▶ [Provided data]:

┌──

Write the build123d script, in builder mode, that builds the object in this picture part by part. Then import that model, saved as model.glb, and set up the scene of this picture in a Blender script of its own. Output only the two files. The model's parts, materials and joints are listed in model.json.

└──
┌──

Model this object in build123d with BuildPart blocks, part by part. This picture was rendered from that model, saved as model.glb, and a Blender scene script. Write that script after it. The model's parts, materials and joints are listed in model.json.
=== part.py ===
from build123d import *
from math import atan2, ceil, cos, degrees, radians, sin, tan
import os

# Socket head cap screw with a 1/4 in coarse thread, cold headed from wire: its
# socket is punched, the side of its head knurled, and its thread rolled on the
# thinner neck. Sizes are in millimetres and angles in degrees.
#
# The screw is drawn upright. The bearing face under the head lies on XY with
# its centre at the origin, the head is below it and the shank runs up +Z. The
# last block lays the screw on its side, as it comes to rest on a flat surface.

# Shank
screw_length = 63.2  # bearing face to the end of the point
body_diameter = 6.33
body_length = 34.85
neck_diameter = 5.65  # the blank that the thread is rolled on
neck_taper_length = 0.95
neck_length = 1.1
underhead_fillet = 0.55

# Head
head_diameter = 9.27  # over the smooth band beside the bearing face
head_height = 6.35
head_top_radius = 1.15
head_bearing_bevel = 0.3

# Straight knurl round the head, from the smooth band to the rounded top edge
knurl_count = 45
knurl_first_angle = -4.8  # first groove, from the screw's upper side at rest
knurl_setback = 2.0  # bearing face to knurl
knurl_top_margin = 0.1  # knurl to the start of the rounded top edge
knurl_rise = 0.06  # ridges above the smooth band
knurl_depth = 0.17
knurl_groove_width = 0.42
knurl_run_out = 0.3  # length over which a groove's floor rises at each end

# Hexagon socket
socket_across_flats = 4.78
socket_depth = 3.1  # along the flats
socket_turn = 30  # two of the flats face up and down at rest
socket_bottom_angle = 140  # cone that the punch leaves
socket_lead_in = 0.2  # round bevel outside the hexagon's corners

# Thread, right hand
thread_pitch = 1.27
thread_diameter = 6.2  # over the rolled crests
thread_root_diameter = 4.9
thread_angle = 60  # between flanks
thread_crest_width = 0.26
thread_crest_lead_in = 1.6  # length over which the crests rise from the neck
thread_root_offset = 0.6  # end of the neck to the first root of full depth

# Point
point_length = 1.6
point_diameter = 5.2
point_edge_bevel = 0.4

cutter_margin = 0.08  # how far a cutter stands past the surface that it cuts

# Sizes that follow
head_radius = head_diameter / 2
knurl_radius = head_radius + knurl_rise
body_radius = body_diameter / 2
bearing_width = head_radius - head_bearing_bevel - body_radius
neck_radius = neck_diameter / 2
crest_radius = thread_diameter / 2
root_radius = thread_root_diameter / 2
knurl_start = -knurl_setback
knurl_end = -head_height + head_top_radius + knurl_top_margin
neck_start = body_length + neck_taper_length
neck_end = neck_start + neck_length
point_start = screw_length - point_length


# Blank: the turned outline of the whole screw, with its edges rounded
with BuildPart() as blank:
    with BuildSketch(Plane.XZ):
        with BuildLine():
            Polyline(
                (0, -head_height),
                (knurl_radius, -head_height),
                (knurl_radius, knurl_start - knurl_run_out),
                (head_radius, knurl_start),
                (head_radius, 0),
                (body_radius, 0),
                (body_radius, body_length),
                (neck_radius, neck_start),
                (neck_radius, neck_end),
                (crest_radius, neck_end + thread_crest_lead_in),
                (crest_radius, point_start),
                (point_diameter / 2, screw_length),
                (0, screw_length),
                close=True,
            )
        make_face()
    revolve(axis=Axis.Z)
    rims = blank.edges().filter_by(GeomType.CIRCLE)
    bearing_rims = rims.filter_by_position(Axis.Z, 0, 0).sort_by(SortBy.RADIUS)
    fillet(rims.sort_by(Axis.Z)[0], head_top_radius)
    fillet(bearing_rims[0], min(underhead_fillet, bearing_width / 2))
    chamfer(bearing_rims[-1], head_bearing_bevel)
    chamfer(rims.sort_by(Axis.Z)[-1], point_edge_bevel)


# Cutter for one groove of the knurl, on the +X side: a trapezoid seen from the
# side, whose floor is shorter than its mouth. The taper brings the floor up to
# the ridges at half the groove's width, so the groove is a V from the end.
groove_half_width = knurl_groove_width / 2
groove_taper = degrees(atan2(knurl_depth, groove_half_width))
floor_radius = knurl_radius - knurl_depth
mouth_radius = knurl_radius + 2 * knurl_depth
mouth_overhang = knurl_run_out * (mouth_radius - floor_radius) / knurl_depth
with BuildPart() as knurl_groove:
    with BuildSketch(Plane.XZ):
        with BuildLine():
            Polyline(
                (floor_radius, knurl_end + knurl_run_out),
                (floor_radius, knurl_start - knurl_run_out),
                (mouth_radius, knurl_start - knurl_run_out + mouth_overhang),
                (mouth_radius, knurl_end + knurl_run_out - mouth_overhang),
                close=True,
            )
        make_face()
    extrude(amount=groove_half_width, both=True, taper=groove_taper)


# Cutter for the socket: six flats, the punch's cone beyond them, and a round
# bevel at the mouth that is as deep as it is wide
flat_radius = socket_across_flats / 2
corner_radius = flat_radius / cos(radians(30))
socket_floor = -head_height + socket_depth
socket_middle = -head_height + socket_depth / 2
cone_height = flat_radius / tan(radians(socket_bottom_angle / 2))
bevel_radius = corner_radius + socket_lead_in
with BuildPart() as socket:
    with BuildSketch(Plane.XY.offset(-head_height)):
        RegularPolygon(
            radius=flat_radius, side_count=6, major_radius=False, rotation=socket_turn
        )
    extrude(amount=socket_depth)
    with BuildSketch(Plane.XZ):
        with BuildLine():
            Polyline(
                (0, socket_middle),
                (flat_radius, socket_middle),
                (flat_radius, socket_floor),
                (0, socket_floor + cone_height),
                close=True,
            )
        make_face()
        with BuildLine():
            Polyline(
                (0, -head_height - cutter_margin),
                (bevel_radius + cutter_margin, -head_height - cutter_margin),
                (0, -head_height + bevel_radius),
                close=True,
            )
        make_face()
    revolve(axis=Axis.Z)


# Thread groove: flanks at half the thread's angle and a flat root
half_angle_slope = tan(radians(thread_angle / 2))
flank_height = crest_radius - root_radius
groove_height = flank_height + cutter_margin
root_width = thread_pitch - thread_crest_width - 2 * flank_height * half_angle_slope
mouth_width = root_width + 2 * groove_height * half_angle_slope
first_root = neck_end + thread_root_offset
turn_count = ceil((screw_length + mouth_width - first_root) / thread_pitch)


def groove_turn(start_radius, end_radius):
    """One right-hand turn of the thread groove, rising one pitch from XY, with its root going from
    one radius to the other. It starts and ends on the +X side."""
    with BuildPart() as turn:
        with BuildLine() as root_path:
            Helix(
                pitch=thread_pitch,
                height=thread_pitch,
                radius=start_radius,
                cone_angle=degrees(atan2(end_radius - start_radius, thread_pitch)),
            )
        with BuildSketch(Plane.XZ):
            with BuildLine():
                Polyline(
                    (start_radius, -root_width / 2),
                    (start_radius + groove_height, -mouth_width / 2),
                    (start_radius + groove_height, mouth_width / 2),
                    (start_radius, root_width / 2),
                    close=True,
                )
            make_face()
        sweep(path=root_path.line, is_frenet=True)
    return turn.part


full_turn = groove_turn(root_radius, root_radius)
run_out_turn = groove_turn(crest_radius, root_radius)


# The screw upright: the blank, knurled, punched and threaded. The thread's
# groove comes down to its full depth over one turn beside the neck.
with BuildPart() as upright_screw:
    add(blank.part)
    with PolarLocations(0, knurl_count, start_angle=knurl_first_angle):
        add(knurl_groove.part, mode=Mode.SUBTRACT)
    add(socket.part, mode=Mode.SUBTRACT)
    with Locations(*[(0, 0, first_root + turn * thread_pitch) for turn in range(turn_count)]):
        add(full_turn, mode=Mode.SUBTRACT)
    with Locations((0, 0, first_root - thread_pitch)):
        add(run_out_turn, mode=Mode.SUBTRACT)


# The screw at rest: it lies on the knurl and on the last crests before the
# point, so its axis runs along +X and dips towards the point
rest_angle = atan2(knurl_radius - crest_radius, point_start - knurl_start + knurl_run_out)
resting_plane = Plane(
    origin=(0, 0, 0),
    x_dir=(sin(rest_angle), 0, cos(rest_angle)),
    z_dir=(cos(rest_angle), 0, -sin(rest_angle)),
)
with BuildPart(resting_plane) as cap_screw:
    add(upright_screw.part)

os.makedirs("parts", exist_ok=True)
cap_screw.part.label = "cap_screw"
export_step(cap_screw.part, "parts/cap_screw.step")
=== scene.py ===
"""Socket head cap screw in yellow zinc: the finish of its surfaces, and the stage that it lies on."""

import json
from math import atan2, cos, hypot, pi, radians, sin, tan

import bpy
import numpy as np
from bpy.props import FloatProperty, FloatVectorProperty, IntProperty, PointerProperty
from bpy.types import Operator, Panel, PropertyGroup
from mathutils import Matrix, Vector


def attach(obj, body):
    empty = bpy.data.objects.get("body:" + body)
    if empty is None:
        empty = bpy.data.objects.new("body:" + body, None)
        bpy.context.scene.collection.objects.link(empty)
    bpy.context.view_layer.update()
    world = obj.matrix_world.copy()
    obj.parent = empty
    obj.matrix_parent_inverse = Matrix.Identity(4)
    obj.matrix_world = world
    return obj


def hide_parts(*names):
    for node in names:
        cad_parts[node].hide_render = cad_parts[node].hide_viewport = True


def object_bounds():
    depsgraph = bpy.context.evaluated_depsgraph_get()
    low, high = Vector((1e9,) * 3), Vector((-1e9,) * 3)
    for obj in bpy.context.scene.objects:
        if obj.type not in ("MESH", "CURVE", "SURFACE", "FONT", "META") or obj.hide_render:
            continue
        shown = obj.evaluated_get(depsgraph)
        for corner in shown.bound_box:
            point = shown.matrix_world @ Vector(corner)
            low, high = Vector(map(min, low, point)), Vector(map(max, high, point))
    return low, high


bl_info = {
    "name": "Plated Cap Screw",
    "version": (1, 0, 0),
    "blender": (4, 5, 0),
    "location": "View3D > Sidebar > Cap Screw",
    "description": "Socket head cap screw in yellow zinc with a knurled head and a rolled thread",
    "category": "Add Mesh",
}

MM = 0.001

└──

Each line from the one bearing "# The screw at" through the one bearing "obj.matrix_world = world" is to be duplicated without change; all remaining lines are to be left out.

▶ [Reply to the exercise]:
# The screw at rest: it lies on the knurl and on the last crests before the
# point, so its axis runs along +X and dips towards the point
rest_angle = atan2(knurl_radius - crest_radius, point_start - knurl_start + knurl_run_out)
resting_plane = Plane(
    origin=(0, 0, 0),
    x_dir=(sin(rest_angle), 0, cos(rest_angle)),
    z_dir=(cos(rest_angle), 0, -sin(rest_angle)),
)
with BuildPart(resting_plane) as cap_screw:
    add(upright_screw.part)

os.makedirs("parts", exist_ok=True)
cap_screw.part.label = "cap_screw"
export_step(cap_screw.part, "parts/cap_screw.step")
=== scene.py ===
"""Socket head cap screw in yellow zinc: the finish of its surfaces, and the stage that it lies on."""

import json
from math import atan2, cos, hypot, pi, radians, sin, tan

import bpy
import numpy as np
from bpy.props import FloatProperty, FloatVectorProperty, IntProperty, PointerProperty
from bpy.types import Operator, Panel, PropertyGroup
from mathutils import Matrix, Vector


def attach(obj, body):
    empty = bpy.data.objects.get("body:" + body)
    if empty is None:
        empty = bpy.data.objects.new("body:" + body, None)
        bpy.context.scene.collection.objects.link(empty)
    bpy.context.view_layer.update()
    world = obj.matrix_world.copy()
    obj.parent = empty
    obj.matrix_parent_inverse = Matrix.Identity(4)
    obj.matrix_world = world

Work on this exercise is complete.